If I got sucked into Griffin's life, that was the point, Gamson told me. "The idea is that you'll build an attachment to the story -- it's like brand loyalty," he said. This goal actually doesn't succeed most of the time, Gamson explained, and although we as a society avidly follow celebrity gossip, "the activity is lateral. We're looking at them sideways. It's not about the individual's relationship to the star but about the relationship between the people watching the star. When they gossip, people are making collective judgments, moral evaluations that have no consequences." TomKat, anyone?

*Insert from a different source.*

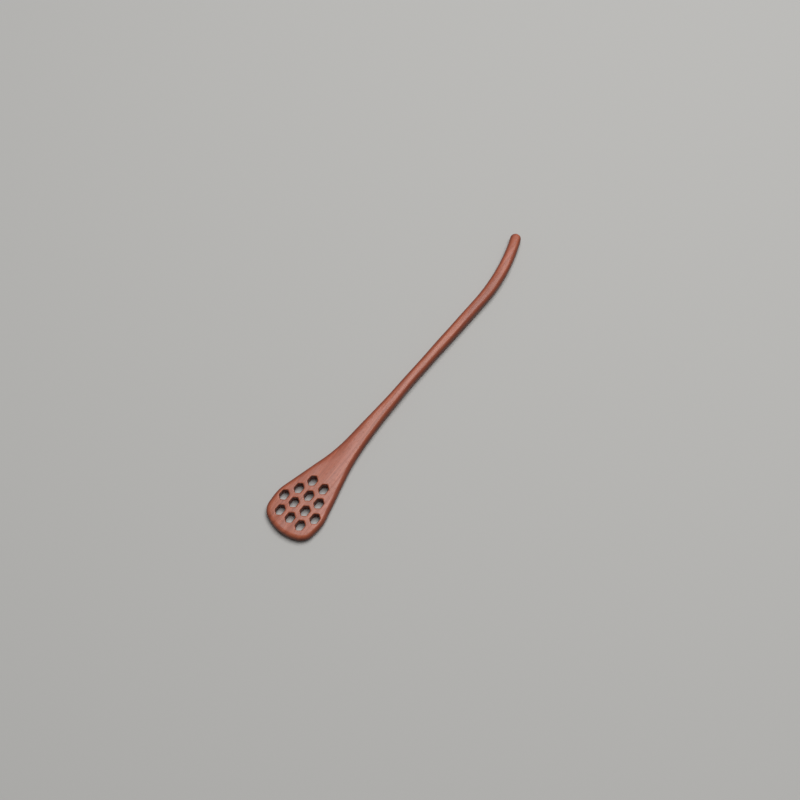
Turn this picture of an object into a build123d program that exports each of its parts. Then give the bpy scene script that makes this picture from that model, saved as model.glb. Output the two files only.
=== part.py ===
from build123d import *
from math import radians, tan
import os

# Honey dipper carved from one piece of wood: a flat paddle pierced by a honeycomb, and a long slim handle
# whose end bends to the left. Millimetres. The origin is on the surface that the dipper lies on, under the
# middle of its length and of its paddle's width. +X runs along the paddle's centre line towards the end of
# the handle, and +Z is up.

# Overall sizes
overall_length = 200.0
paddle_width = 28.4  # between the shoulders, before they are rounded
handle_thickness = 6.1
tip_thickness = 4.9

# Corners of the outline seen from above, before they are rounded. A setback is measured from the tip
front_setback = 4.6
front_width = 26.4
front_radius = 7.5
shoulder_setback = 15.6
shoulder_radius = 20.0
neck_setback = 48.7
neck_width = 10.6
neck_shift = -0.14  # to the left
neck_radius = 127.0
waist_setback = 83.3
waist_width = 5.6
waist_shift = 0.48
waist_radius = 443.0

# Rounded end of the handle, and the straight run on each side that leads to it from the bend
end_width = 5.8
end_thickness = 5.0
end_sweep = 7.0  # how far its middle lies to the left of the centre line
end_turn = 21.0  # degrees that it has turned by
left_run = 21.9
left_bend_radius = 113.0
right_run = 23.3
right_bend_radius = 95.0

# The most that the rounding of a corner may take of the shorter run beside it: shoulder, neck, waist, bend
corner_shares = (0.5, 0.31, 0.67, 0.96)

# Rounding of the long edges, and the most that it may take of the thinnest wall
top_edge_radius = 2.0
bottom_edge_radius = 1.7
top_edge_share = 0.52
bottom_edge_share = 0.42

# Top of the dipper at places along the paddle, the neck and the handle, each place as a share of the run
# from the shoulder to the neck corner, on to the waist corner, or on to the bend. Each has its height as a
# share of the handle's thickness, and its crown above the flanks as a share of half the width there
paddle_shares = ((0.0, 0.848, 0.00), (0.74, 0.918, 0.03))
neck_shares = ((0.25, 0.97, 0.12), (0.75, 1.00, 0.22))
handle_shares = ((0.16, 1.00, 0.26), (0.52, 1.00, 0.26), (0.86, 0.99, 0.26), (1.06, 0.95, 0.26))
end_crown_share = 0.26

# Honeycomb cells, longer than they are wide, in staggered rows across the paddle
cells_in_row = (3, 4, 3, 2)
web_width = 2.3  # wood between two cells of a row
edge_margin = 2.6  # wood outside the widest row
centre_gap = 0.7  # how much wider a web on the centre line is
cell_length = 5.8
cell_corner_radius = 0.35
rim_depth = 0.25  # how far down the broken rims reach
rim_slope = 45.0  # degrees
first_row_setback = 8.1
row_pitch = 6.85
hexagon_side_share = 0.5  # the sides beside the neighbouring cells, of the cell's length

cut_overrun = 1.0

# Positions along the dipper
tip_x = -overall_length / 2
end_x = overall_length / 2
front_x = tip_x + front_setback
shoulder_x = tip_x + shoulder_setback
neck_x = tip_x + neck_setback
waist_x = tip_x + waist_setback
above = handle_thickness + cut_overrun

# Rounded end
end_radius = end_width / 2
end_along = Vector(1, 0).rotate(Axis.Z, end_turn)
end_across = Vector(0, 1).rotate(Axis.Z, end_turn)
end_centre = Vector(end_x - end_radius, end_sweep)
left_end = end_centre + end_across * end_radius
right_end = end_centre - end_across * end_radius
left_bend = left_end - end_along * left_run
right_bend = right_end - end_along * right_run

# Honeycomb across the paddle
widest_row = max(cells_in_row)
cell_pitch = (paddle_width - 2 * edge_margin - centre_gap + web_width) / widest_row
cell_width = cell_pitch - web_width


def side_corners(side, bend, end):
    """Corners of one long side of the outline, from the tip to the end; side is 1 on the left."""
    return [
        Vector(front_x, side * front_width / 2),
        Vector(shoulder_x, side * paddle_width / 2),
        Vector(neck_x, neck_shift + side * neck_width / 2),
        Vector(waist_x, waist_shift + side * waist_width / 2),
        bend,
        end,
    ]


def corner_rounding(corners, place, radius):
    """Radius at one corner of a long side, kept within the shorter of the two runs that meet there."""
    arriving = corners[place] - corners[place - 1]
    leaving = corners[place + 1] - corners[place]
    reach = min(arriving.length, leaving.length) * corner_shares[place - 1]
    return min(radius, reach / tan(radians(arriving.get_angle(leaving)) / 2))


def top_sections(outline):
    """Place, middle, half width, height and crown of each section of the top, which follows the outline."""
    sections = [(tip_x - cut_overrun, 0, paddle_width / 2, tip_thickness, 0)]
    paddle = (shoulder_x, neck_x, paddle_shares)
    neck = (neck_x, waist_x, neck_shares)
    handle = (waist_x, left_bend.X, handle_shares)
    for start, stop, shares in (paddle, neck, handle):
        for place, height, crown in shares:
            x = start + (stop - start) * place
            chord = outline.intersect(Edge.make_line((x, -paddle_width), (x, paddle_width)))[0]
            half = chord.length / 2
            sections.append((x, chord.center().Y, half, handle_thickness * height, half * crown))
    end_crown = end_radius * end_crown_share
    sections.append((end_x + cut_overrun, end_sweep, end_radius, end_thickness, end_crown))
    return sections


def row_places(count):
    """Places across the paddle of the cells in one row, with a wider web where it is on the centre line."""
    places = []
    for column in range(count):
        steps = column - (count - 1) / 2
        side = (steps > 0) - (steps < 0)
        widening = 0 if count % 2 else side * centre_gap / 2
        places.append(steps * cell_pitch + widening)
    return places


def row_of_cells(row_x, count):
    """One row of cells, seen from above."""
    point = cell_length / 2
    corner = point * hexagon_side_share
    half = cell_width / 2
    hexagon = ((point, 0), (corner, half), (-corner, half), (-point, 0), (-corner, -half), (corner, -half))
    with BuildSketch() as row:
        with Locations(*[(row_x, y) for y in row_places(count)]):
            Polygon(*hexagon, align=None)
        fillet(row.vertices(), cell_corner_radius)
    return row.sketch


with BuildPart() as carved_dipper:
    # Outline seen from above, with its corners rounded
    with BuildSketch() as outline:
        left = side_corners(1, left_bend, left_end)
        right = side_corners(-1, right_bend, right_end)
        with BuildLine():
            ThreePointArc(right[0], (tip_x, 0), left[0])
            Polyline(*left)
            Polyline(*right)
            ThreePointArc(left_end, end_centre + end_along * end_radius, right_end)
        make_face()
        for corners, bend_radius in ((left, left_bend_radius), (right, right_bend_radius)):
            fillet(outline.vertices().sort_by_distance(corners[0])[0], front_radius)
            radii = (shoulder_radius, neck_radius, waist_radius, bend_radius)
            for place, radius in enumerate(radii, 1):
                corner = outline.vertices().sort_by_distance(corners[place])[0]
                fillet(corner, corner_rounding(corners, place, radius))
    extrude(amount=above)

    # Top, flat across the paddle and crowned along the handle
    sections = top_sections(outline.sketch.face())
    for x, middle, half, height, crown in sections:
        with BuildSketch(Plane.YZ.offset(x)):
            with BuildLine():
                left_y = middle - half - cut_overrun
                right_y = middle + half + cut_overrun
                flank = height - crown
                Polyline((left_y, flank), (left_y, -cut_overrun), (right_y, -cut_overrun), (right_y, flank))
                Bezier((right_y, flank), (middle, height + crown), (left_y, flank))
            make_face()
    loft(mode=Mode.INTERSECT)

    # Long edges, rounded within the thinnest wall
    thinnest_wall = min(height - crown for x, middle, half, height, crown in sections)
    top_radius = min(top_edge_radius, thinnest_wall * top_edge_share)
    bottom_radius = min(bottom_edge_radius, thinnest_wall * bottom_edge_share)
    underside, top = carved_dipper.faces().sort_by(SortBy.AREA)[-2:].sort_by(Axis.Z)
    fillet(top.edges(), top_radius)
    underside, top = carved_dipper.faces().sort_by(SortBy.AREA)[-2:].sort_by(Axis.Z)
    fillet(underside.edges(), bottom_radius)

    # Honeycomb through the paddle, row by row, with its upper rims broken by a cut that widens upwards
    for row, count in enumerate(cells_in_row):
        row_x = tip_x + first_row_setback + row * row_pitch
        upright = Edge.make_line((row_x, 0, -cut_overrun), (row_x, 0, above))
        row_top = carved_dipper.part.intersect(upright)[0].bounding_box().max.Z
        with BuildSketch(Plane.XY.offset(-cut_overrun)):
            add(row_of_cells(row_x, count))
        extrude(amount=above + cut_overrun, mode=Mode.SUBTRACT)
        with BuildSketch(Plane.XY.offset(row_top - rim_depth)):
            add(row_of_cells(row_x, count))
        extrude(amount=cut_overrun, taper=-rim_slope, mode=Mode.SUBTRACT)

carved_dipper.part.label = "carved_dipper"
os.makedirs("parts", exist_ok=True)
export_step(carved_dipper.part, "parts/carved_dipper.step")
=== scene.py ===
from math import cos, pi, radians, sin

import bmesh
import bpy
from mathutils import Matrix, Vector, noise
from mathutils.bvhtree import BVHTree


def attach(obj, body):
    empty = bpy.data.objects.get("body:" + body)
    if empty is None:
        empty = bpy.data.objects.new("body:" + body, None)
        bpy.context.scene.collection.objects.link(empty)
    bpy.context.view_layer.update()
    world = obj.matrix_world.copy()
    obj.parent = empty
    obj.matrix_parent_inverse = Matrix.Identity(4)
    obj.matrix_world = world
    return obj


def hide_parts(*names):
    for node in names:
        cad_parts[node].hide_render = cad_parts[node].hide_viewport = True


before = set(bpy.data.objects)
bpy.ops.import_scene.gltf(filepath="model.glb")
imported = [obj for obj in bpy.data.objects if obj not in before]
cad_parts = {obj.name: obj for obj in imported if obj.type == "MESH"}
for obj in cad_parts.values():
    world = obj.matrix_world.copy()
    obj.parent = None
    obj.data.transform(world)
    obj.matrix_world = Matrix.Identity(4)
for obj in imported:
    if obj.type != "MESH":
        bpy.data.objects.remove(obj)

# A carved wooden honey dipper: a flat paddle pierced by a honeycomb of cells, and a slim handle whose end
# bends to the left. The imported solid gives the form. A finely divided copy of it is sanded, carved a little
# uneven by hand, and gets a varnished hardwood that is worked out from its place in the trunk.

bl_info = {
    "name": "Honey dipper",
    "version": (1, 0, 0),
    "blender": (4, 5, 0),
    "location": "3D View > Sidebar > Dipper",
    "description": "Carves a wooden honey dipper around its packed solid and sets the stage for it",
    "category": "Object",
}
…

At the same time, Gamson said, all of us have our own "small cluster of celebrities" about whom we genuinely care. "You find some point of identification," he said. "If you have a bunch, you invest in the star's story."

Griffin filed for divorce on Sept. 23, and I still want to know: Are she and Moline continuing to live in the same house? Have they considered couples therapy? Did something happen? Do they blame the show? For this article, I made a few halfhearted attempts to contact Griffin, but I was secretly relieved when they didn't work. I believe enough in the realness of their relationship that interviewing her about the split would feel as rude as asking an acquaintance about her recent breakup. But there's scant information on the Internet to satisfy my concerned curiosity, and Us Weekly -- who, for crying out loud, gave even Chad Michael Murray and Sophia Bush's breakup a mention on the cover, with an exclamation point -- had only one clinical sentence about Griffin and Moline on their "The Record" page. When Aniston and Pitt ended their marriage, I analyzed the news with my sisters and friends, but no one I know seems aware of, let alone interested in discussing, Griffin and Moline. Still, I'm keeping my fingers crossed. If Charlie Sheen and Denise Richards can make it work, can't anyone?

As for my own life, Gamson was reassuring. "Just because her relationship didn't work out doesn't mean none will," he told me. At lunch the other day, I asked my own Matt what the capital of the Straits of Magellan is. "The Straits of Magellan don't have a capital," he said. "They're water."